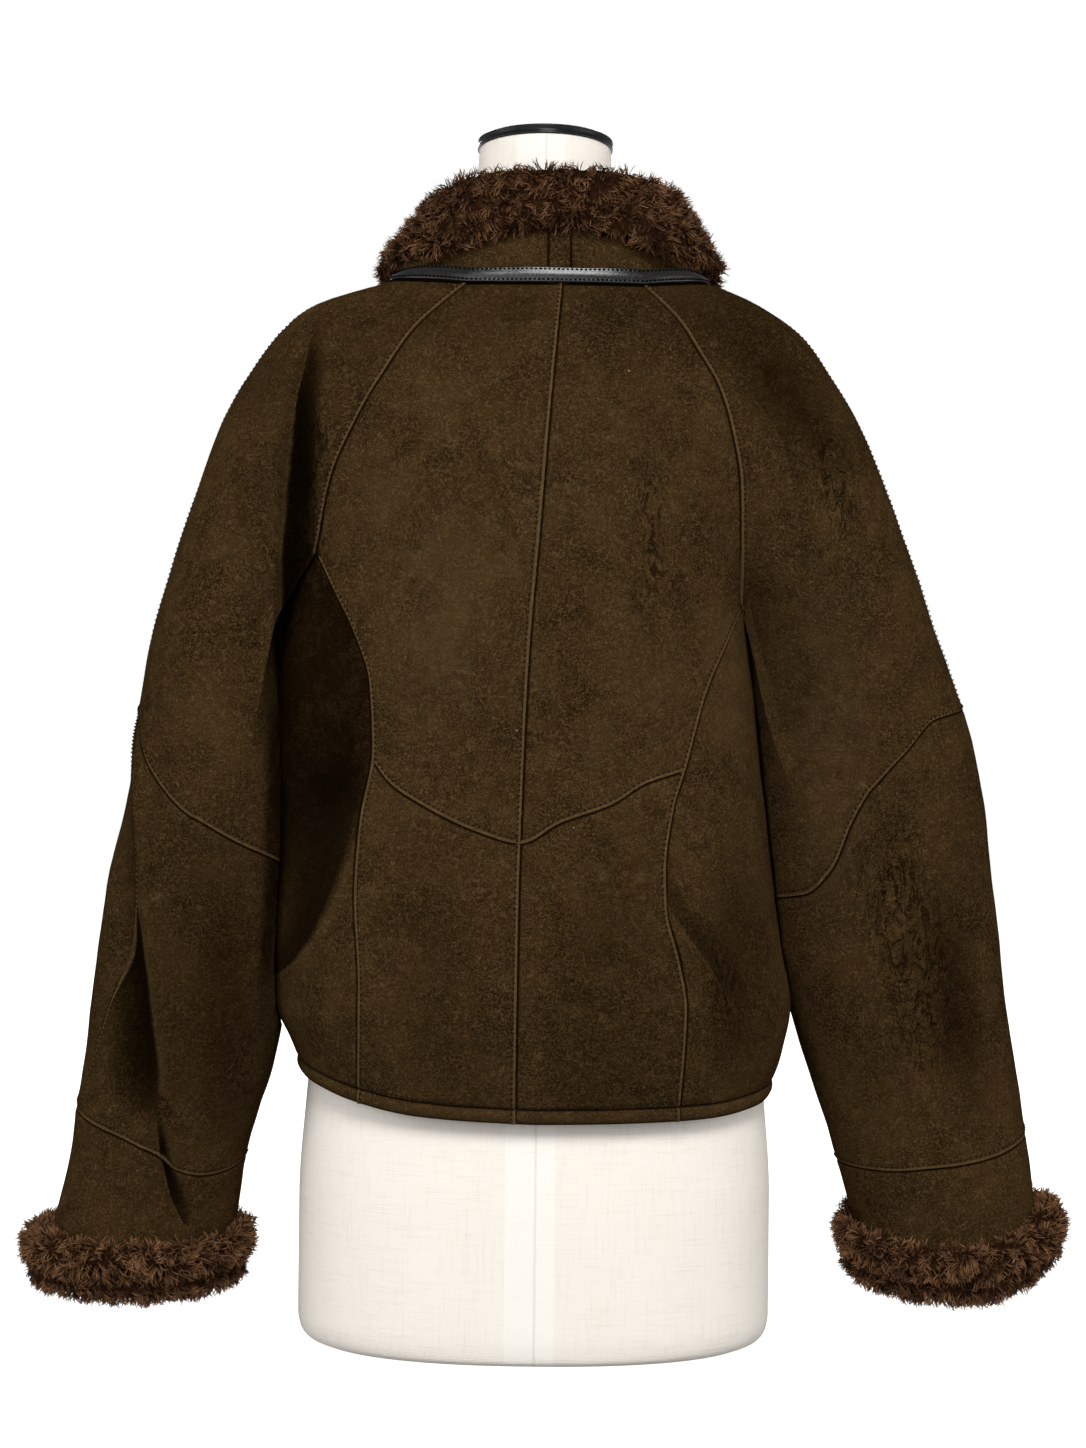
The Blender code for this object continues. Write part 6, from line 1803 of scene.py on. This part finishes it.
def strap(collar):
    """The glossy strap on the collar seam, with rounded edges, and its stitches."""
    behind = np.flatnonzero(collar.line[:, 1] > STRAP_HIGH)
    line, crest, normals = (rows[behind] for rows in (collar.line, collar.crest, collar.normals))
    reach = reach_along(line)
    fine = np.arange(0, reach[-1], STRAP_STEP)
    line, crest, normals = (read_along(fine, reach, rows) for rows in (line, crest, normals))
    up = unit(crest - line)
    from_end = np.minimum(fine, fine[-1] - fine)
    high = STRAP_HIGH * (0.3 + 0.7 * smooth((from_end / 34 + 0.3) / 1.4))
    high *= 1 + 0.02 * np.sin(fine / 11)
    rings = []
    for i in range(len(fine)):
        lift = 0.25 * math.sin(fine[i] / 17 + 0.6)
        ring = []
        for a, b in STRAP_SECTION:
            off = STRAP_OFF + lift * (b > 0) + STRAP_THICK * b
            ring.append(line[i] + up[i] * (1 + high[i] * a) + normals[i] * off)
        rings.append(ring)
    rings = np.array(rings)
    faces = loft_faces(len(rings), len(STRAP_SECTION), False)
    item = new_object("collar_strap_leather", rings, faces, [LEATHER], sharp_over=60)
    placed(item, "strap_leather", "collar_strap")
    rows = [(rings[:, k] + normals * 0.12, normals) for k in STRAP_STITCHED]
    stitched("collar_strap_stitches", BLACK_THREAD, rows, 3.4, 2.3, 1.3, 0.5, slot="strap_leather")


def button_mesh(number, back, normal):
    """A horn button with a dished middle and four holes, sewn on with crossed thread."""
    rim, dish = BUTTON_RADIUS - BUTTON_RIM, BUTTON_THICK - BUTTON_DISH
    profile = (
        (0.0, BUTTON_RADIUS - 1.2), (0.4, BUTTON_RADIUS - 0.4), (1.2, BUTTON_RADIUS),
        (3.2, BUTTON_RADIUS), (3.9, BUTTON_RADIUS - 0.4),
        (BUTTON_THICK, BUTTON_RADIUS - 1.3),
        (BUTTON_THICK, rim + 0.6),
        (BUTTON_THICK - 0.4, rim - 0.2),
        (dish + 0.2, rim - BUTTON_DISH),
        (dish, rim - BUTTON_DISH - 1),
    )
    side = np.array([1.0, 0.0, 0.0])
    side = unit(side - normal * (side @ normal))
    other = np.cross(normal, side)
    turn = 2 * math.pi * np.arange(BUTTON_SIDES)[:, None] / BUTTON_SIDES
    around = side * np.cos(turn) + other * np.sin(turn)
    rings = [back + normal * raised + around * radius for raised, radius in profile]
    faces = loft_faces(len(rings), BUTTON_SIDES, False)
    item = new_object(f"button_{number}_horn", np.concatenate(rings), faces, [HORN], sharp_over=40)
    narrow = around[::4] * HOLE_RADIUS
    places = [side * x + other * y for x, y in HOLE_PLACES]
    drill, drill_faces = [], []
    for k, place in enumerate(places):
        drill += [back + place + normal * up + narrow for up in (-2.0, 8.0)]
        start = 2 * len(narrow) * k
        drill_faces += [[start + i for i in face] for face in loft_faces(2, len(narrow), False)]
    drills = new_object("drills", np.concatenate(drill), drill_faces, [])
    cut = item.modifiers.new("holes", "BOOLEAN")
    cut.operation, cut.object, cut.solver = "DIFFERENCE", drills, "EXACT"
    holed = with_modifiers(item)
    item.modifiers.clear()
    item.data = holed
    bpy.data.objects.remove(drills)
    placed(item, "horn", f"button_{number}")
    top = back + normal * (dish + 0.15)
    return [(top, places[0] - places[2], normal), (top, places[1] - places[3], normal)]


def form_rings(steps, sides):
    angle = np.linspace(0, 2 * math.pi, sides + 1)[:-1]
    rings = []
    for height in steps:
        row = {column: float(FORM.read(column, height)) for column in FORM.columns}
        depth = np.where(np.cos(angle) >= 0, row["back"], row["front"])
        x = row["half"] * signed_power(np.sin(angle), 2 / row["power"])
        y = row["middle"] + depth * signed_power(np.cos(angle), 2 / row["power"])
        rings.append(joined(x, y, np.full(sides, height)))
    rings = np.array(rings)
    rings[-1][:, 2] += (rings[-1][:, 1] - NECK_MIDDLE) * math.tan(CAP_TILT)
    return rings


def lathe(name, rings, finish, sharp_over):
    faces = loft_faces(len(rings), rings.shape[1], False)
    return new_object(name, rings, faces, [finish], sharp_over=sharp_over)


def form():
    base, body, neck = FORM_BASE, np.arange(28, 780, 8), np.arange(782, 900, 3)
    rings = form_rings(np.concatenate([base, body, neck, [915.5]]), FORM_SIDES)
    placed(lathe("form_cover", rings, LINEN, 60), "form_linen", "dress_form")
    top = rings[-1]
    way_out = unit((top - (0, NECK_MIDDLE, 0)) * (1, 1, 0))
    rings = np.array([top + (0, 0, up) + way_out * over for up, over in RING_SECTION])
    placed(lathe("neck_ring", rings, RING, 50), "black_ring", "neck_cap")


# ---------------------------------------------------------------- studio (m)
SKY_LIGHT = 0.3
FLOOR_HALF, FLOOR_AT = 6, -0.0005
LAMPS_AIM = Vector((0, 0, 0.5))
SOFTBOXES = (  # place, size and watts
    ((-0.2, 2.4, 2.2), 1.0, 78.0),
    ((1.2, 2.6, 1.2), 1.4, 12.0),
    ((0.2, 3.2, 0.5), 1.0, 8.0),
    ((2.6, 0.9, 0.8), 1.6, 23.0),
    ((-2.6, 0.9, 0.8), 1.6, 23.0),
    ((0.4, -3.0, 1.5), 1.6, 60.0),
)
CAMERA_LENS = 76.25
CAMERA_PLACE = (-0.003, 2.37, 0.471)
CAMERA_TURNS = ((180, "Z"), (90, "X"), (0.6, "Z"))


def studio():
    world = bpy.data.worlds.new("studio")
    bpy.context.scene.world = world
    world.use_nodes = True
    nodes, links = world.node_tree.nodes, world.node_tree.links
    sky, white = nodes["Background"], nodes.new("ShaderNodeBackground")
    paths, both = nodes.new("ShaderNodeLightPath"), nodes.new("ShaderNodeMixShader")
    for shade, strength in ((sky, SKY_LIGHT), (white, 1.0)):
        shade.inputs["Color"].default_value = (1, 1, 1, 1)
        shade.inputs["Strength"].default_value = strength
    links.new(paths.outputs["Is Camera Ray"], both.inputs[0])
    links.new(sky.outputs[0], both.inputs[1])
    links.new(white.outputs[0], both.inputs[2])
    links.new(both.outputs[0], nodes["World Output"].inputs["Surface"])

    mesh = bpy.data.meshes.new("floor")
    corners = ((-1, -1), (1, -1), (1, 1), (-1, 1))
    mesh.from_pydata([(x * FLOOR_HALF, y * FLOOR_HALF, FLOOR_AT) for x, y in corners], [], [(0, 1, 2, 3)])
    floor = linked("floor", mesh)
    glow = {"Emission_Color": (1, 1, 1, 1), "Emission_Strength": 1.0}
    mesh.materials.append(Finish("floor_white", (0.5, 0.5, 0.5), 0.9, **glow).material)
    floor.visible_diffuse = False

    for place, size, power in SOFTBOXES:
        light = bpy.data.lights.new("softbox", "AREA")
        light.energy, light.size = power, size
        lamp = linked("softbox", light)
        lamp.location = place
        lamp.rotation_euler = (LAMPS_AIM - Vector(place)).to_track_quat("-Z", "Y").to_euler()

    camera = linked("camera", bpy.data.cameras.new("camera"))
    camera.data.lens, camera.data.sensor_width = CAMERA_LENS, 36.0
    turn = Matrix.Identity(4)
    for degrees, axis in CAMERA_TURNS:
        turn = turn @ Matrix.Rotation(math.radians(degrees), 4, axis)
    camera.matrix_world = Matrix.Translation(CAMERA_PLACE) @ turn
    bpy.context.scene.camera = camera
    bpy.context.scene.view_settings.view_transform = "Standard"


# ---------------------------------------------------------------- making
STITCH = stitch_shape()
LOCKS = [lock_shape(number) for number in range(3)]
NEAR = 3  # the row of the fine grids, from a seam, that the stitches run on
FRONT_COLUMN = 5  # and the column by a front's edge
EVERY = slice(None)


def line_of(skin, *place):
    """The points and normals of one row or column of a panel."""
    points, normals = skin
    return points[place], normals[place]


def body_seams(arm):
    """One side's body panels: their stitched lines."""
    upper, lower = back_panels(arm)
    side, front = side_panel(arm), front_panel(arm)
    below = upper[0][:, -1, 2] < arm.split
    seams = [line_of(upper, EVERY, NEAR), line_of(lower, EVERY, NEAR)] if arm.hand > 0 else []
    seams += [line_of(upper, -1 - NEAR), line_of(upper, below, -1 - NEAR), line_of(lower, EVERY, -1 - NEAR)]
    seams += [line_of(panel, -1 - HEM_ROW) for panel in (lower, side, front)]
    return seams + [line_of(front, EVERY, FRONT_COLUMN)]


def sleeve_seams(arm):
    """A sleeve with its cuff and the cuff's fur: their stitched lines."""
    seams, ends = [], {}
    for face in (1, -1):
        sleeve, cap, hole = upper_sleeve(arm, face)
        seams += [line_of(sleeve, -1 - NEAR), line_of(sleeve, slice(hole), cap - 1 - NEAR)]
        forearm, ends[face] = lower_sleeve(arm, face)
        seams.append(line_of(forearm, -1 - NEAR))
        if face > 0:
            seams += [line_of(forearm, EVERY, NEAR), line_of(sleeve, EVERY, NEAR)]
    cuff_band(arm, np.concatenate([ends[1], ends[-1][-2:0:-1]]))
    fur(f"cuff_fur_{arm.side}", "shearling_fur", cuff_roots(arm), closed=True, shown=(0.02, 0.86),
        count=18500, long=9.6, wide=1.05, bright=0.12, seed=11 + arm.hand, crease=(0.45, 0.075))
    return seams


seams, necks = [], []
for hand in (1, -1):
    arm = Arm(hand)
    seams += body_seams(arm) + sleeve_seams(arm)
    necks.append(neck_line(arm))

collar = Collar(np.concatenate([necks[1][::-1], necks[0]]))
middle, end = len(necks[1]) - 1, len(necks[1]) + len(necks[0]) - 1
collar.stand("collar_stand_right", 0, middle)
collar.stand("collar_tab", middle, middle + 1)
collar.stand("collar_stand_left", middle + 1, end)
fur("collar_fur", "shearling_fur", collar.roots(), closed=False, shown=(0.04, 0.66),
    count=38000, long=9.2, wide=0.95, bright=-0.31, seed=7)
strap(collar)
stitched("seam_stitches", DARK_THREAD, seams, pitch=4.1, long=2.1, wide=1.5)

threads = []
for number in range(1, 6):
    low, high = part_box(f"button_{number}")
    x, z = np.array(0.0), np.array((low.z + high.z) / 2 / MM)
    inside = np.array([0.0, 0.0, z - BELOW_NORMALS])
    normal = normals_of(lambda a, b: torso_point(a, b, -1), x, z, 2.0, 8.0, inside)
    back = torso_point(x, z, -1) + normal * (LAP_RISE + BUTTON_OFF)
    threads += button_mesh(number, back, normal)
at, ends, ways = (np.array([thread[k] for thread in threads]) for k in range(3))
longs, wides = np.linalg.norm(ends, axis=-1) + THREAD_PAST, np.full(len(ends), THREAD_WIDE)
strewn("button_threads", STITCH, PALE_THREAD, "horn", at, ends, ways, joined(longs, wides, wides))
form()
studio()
+--
= JOB =
Show every line that contains the word "scene".

= WRITTEN SOLUTION =
The Blender code for this object continues. Write part 6, from line 1803 of scene.py on. This part finishes it.
    bpy.context.scene.world = world
    bpy.context.scene.camera = camera
    bpy.context.scene.view_settings.view_transform = "Standard"